What do you do when there is an emergency requiring more MPs? What if your experienced MPs are
nearing the end of their duty at your installation?
(b) In San Diego, California, a study was done by the Police Association. They wanted
to have two-member patrol units. They felt it would be safer for the patrols. The San Diego Police
Department tried to justify more officers. The study found that one-member patrols made more arrests,
had fewer citizen complaints, and had more safety advantages.

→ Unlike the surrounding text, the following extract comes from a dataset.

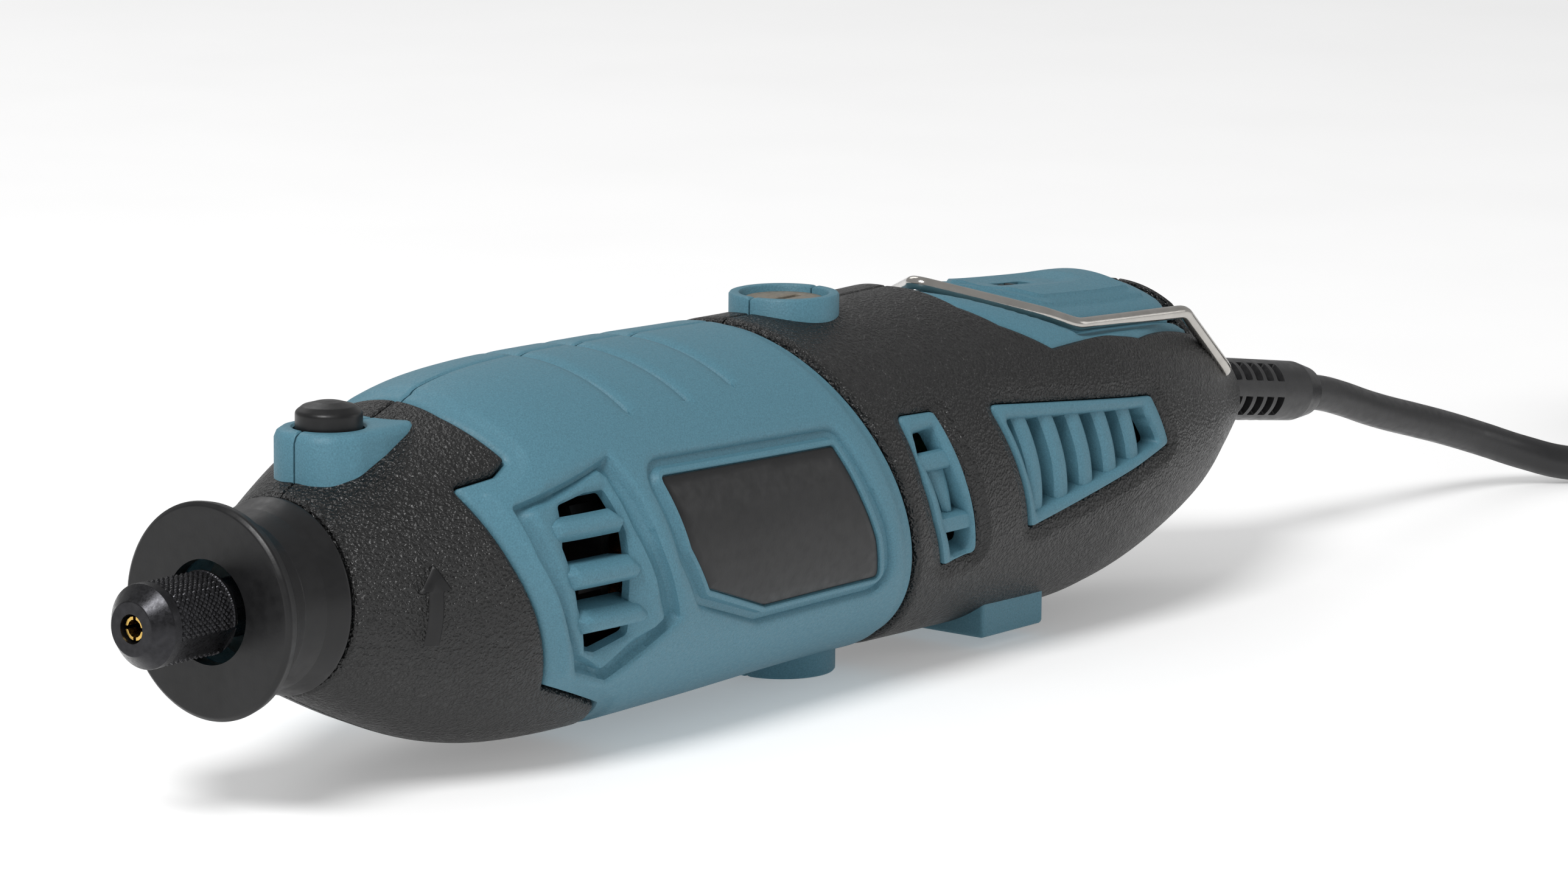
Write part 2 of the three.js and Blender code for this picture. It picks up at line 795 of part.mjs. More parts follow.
function housingScrew(index) {
  const [x, z] = SCREWS[index];
  const blank = turned(
    [
      [SCREW.tip, 0],
      [SCREW.tip + 1.5, SCREW.radius],
      [SCREW.seat + GAP, SCREW.radius],
      [SCREW.seat + GAP, SCREW.head],
      [SCREW.seat + 2.2, SCREW.head],
      [SCREW.seat + 2.2, 0],
    ],
    12,
  );
  const crossSlot = (a, b) => box(SCREW.seat + 1.4, SCREW.seat + 4, -a, a, -b, b);
  return alongY(cut(blank, crossSlot(1.6, 0.35), crossSlot(0.35, 1.6)), x, z);
}

// ---------------------------------------------------------------- cord, coil and plug
const CORD_Z = REST_Z + CORD_RADIUS + 0.2;
const COIL = { x: 396.5, y: -18.5, inner: 20.8, outer: 39.7, height: 23.1 };
const boot = new THREE.Vector3(BOOT_END + GAP, 0, 0)
  .applyAxisAngle(new THREE.Vector3(0, 1, 0), EXIT_SLOPE)
  .add(EXIT);
const CORD_LEAD = [
  [boot.x, 0, boot.z],
  [277, 0, -6.9],
  [286, 0, -9.8],
  [300, -0.4, -13.8],
  [317.5, -2.6, -19.2],
  [331, -9.7, -24],
  [342.5, -20, CORD_Z],
  [354.9, -30.6, CORD_Z],
];
const PLUG = { height: 13.6, width: 26, length: 34, neck: 6 };
const PLUG_MIDDLE_Z = REST_Z + COIL.height + GAP + PLUG.height / 2;
// The end of the cord comes up from the coil and turns towards the plug, which lies on the coil.
const CORD_TAIL = [
  [COIL.x - 25.1, COIL.y - 20.1, PLUG_MIDDLE_Z - 1.6],
  [COIL.x - 19.6, COIL.y - 22.4, PLUG_MIDDLE_Z - 0.4],
  [COIL.x - 13.5, COIL.y - 23.2, PLUG_MIDDLE_Z],
];
const PLUG_CLEARANCE = 0.6; // the end of the cord isn't quite square to the plug

// The wound turns as one ring with its edges cut back.
function cordCoil() {
  const edge = CORD_RADIUS;
  const profile = [
    [0, COIL.inner + edge],
    [0, COIL.outer - edge],
    [edge, COIL.outer],
    [COIL.height - edge, COIL.outer],
    [COIL.height, COIL.outer - edge],
    [COIL.height, COIL.inner + edge],
    [COIL.height - edge, COIL.inner],
    [edge, COIL.inner],
    [0, COIL.inner + edge],
  ];
  return alongZ(turned(profile, 32), COIL.x, COIL.y).translate(0, 0, REST_Z);
}

// The plug is built along +X, with its neck's end a gap away from the end of the cord.
const placePlug = (shape) =>
  shape.translate(PLUG.neck + PLUG_CLEARANCE, 0, 0).translate(...CORD_TAIL.at(-1));
function plugBody() {
  const half = PLUG.width / 2;
  const body = extruded(
    shapeOf([
      [0, -6],
      [8, -8.5],
      [20, -half],
      [PLUG.length, -half],
      [PLUG.length, half],
      [20, half],
      [8, 8.5],
      [0, 6],
    ]),
    PLUG.height,
  ).translate(0, 0, -PLUG.height / 2);
  const holes = [1, -1].map((side) => rod(2.2, PLUG.length - 6, PLUG.length + 1, 12).translate(0, side * 9.3, 0));
  return placePlug(cut(join(body, rod(4.4, -PLUG.neck, 2, 16)), ...holes));
}
const plugPin = (side) =>
  placePlug(
    turned(
      [[PLUG.length - 5.7, 0], [PLUG.length - 5.7, 1.9], [PLUG.length + 17.5, 2], [PLUG.length + 19, 1.1], [PLUG.length + 19, 0]],
      12,
    ).translate(0, side * 9.3, 0),
  );

// ---------------------------------------------------------------- assembly
const tool = new THREE.Group();
tool.name = "rotary_tool";

function part(name, shape, surface) {
  const mesh = new THREE.Mesh(shape, surface);
  mesh.name = name;
  tool.add(mesh);
}

const body = hardBody();
part("left_housing_shell", common(body, LEFT()), teal());
part("right_housing_shell", common(body, RIGHT()), teal());
const front = frontGrip();
part("left_front_grip", common(front, LEFT()), softBlack());
part("right_front_grip", common(front, RIGHT()), softBlack());
const rear = rearGrip();
part("left_rear_grip", common(rear, LEFT()), softBlack());
part("right_rear_grip", common(rear, RIGHT()), softBlack());
const label = labelPlate();
part("left_label_plate", common(label, LEFT()), glossBlack());
part("right_label_plate", common(label, RIGHT()), glossBlack());
part("tail_cover", tailCover(), teal());
SCREWS.forEach((_, i) => part(`housing_screw_${i + 1}`, housingScrew(i), steel()));

part("nose_cap", noseCap(), glossBlack());
part("collet_nut", colletNut(), blackOxide());
part("collet", collet(), brass());
part("spindle", spindle(), blackOxide());
part("spindle_front_bearing", bearing(22, 4.3), steel());
part("spindle_rear_bearing", bearing(43.5, 4.3), steel());
part("lock_button", lockButton(), glossBlack());
part("lock_spring", spring(3, 0.4, 11.9, 16, 4).translate(LOCK_X, 0, 0), steel());
part("drive_coupling", tube(6.3, SHAFT_BORE, 49.6, 56.4), softBlack());

part("armature_shaft", rod(SHAFT_RADIUS, 53.4, 152), steel());
part("motor_front_bearing", bearing(58.5, SHAFT_BORE), steel());
part("motor_rear_bearing", bearing(145, SHAFT_BORE), steel());
part("cooling_fan", coolingFan(), nylon());
part("armature_core", armatureCore(), lamination());
part("armature_windings", armatureWindings(), copper());
part("commutator", commutator(), copper());
part("stator_core", statorCore(), lamination());
part("left_field_coil", fieldCoil(-1), copper());
part("right_field_coil", fieldCoil(1), copper());

const brushPieces = {
  brush_holder: [brushHolder, brass],
  carbon_brush: [carbonBrush, carbon],
  brush_spring: [brushSpring, steel],
  brush_cap: [brushCap, phenolic],
};
for (const [name, [shape, surface]] of Object.entries(brushPieces)) {
  part(`upper_${name}`, shape(), surface());
  part(`lower_${name}`, upsideDown(shape()), surface());
}

part("speed_wheel", speedWheel(), glossBlack());
part("speed_potentiometer", speedPotentiometer(), glossBlack());
part("speed_circuit_board", circuitBoard(), boardGreen());
part("suppression_capacitor", capacitor(), phenolic());
part("triac_heat_sink", heatSink(), lamination());

part("hanger_bail", bailWire(BAIL.wire, 8, 40), steel());
part("cord_boot", cordBoot(), softBlack());
part("cord_inner_length", cordInside(), softBlack());
part("cord_clamp", cordClamp(), nylon());
part("cord_clamp_screw_left", clampScrew(-1), steel());
part("cord_clamp_screw_right", clampScrew(1), steel());

part("cord_lead", wire(CORD_LEAD, CORD_RADIUS, 8, 18), softBlack());
part("cord_coil", cordCoil(), softBlack());
part("cord_tail", wire(CORD_TAIL, CORD_RADIUS, 8, 8), softBlack());
part("plug_body", plugBody(), softBlack());
part("plug_pin_left", plugPin(1), steel());
part("plug_pin_right", plugPin(-1), steel());

// The origin is under the middle of the tool, at the height that it rests on.
tool.position.set(-TOOL_LENGTH / 2, 0, -REST_Z);
export default tool;
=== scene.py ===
"""Rotary hobby tool: surfaces, materials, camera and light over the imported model.

Shapes are worked out in millimetres from the front face of the collet nut (x) and from the
tool's axis (y to the right-hand half, z up), and go into the row's frame when a mesh is made.
Outlines on the housing are drawn as seen from the side, as [x, z].
"""

import json
import math

import bmesh
import bpy
import numpy as np
from mathutils import Matrix, Vector
from mathutils.geometry import delaunay_2d_cdt
from mathutils.kdtree import KDTree


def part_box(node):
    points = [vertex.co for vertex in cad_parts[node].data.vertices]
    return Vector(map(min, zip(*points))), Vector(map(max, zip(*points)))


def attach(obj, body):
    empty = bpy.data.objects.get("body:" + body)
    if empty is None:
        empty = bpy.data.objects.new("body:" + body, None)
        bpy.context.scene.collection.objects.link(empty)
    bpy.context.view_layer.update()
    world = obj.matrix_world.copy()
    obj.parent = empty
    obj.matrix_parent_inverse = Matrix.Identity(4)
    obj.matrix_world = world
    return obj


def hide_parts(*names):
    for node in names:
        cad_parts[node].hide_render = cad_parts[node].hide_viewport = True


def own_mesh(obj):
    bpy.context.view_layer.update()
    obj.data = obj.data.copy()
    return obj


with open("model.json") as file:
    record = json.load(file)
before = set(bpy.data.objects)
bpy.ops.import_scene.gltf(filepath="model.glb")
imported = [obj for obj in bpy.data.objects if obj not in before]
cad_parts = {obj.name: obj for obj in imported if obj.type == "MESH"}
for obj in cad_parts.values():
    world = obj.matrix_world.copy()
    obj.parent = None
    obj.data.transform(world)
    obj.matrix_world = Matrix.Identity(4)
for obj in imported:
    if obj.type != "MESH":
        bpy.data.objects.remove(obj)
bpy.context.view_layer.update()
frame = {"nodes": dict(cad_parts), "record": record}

# ---------------------------------------------------------------- sizes from the frame
MM = 0.001
GAP = 0.3  # clearance between neighbouring pieces


def low(node, axis):
    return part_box(node)[0][axis] / MM


def high(node, axis):
    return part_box(node)[1][axis] / MM


NOSE_X = low("collet_nut", 0)
AXIS_Z = (low("collet_nut", 2) + high("collet_nut", 2)) / 2
TOOL_LENGTH = high("cord_boot", 0) - NOSE_X
REST_Z = -AXIS_Z
BODY_FRONT = low("left_front_grip", 0) - NOSE_X - GAP
BODY_REAR = high("left_rear_grip", 0) - NOSE_X
BODY_RADIUS = 26
NUT_RADIUS = high("collet_nut", 1)
CAP_RADIUS = high("nose_cap", 1)
COLLAR_TOP = high("left_housing_shell", 2) - AXIS_Z
COLLAR_RADIUS = 7.9
COLLAR_FOOT = 20
BRUSH_CAP_RADIUS = 6
BRUSH_X = (low("upper_brush_cap", 0) + high("upper_brush_cap", 0)) / 2 - NOSE_X
LOCK_X = (low("lock_button", 0) + high("lock_button", 0)) / 2 - NOSE_X
LOCK_RADIUS = 4.5
WIRE_RADIUS = 1.0
CORD_RADIUS = 2.8
EXIT_SLOPE = math.radians(8.5)
EXIT = Vector((BODY_REAR, 0, -0.6))


def to_row(points):
    """Millimetres from the nut and the axis to metres in the row's frame."""
    return (np.asarray(points, float) + (NOSE_X, 0, AXIS_Z)) * MM


# ---------------------------------------------------------------- camera, floor and light
CAMERA_PLACE = Vector((-0.7562, -0.5951, 0.2116))
CAMERA_TURN = math.radians(-51.83)  # azimuth: 0 looks along +Y
CAMERA_RISE = math.radians(10.49)
CAMERA_ROLL = math.radians(0.557)
CAMERA_LENS = 157.1


def make_camera():
    camera = bpy.data.objects.new("camera", bpy.data.cameras.new("camera"))
    camera.data.lens = CAMERA_LENS
    camera.data.sensor_width = 36
    camera.data.clip_start = 0.05
    turn = Matrix.Rotation(CAMERA_TURN, 4, "Z")
    rise = Matrix.Rotation(math.pi / 2 - CAMERA_RISE, 4, "X")
    roll = Matrix.Rotation(CAMERA_ROLL, 4, "Z")
    camera.matrix_world = Matrix.Translation(CAMERA_PLACE) @ turn @ rise @ roll
    bpy.context.scene.collection.objects.link(camera)
    bpy.context.scene.camera = camera


LIGHTS_AIM = Vector((0, 0, 0.03))


def make_light(name, place, size, power):
    lamp = bpy.data.lights.new(name, "AREA")
    lamp.shape = "DISK"
    lamp.size = size
    lamp.energy = power
    light = bpy.data.objects.new(name, lamp)
    light.location = place
    towards = LIGHTS_AIM - Vector(place)
    light.rotation_euler = towards.to_track_quat("-Z", "Y").to_euler()
    bpy.context.scene.collection.objects.link(light)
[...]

(c) MPs are generally younger, less experienced, and need more training than civilian
police. Two-member patrols may be appropriate for your installation. In some places where you will
need multiple MPs, another MP can be dispatched. The problem in the military in having one-member
patrols is that they will need MP equipment, such as radios. MPs are generally 18 to 19 years old. Your
senior E4 could be considered as a one-member patrol, but not an E2. Keep in mind that two-member
patrols require more personnel.
(d) Response time reflects the success of your patrol strategy. A study conducted in
Kansas City, Missouri, revealed that proper patrol distribution has a great impact on response time. This
also has a definite impact on the crime rate.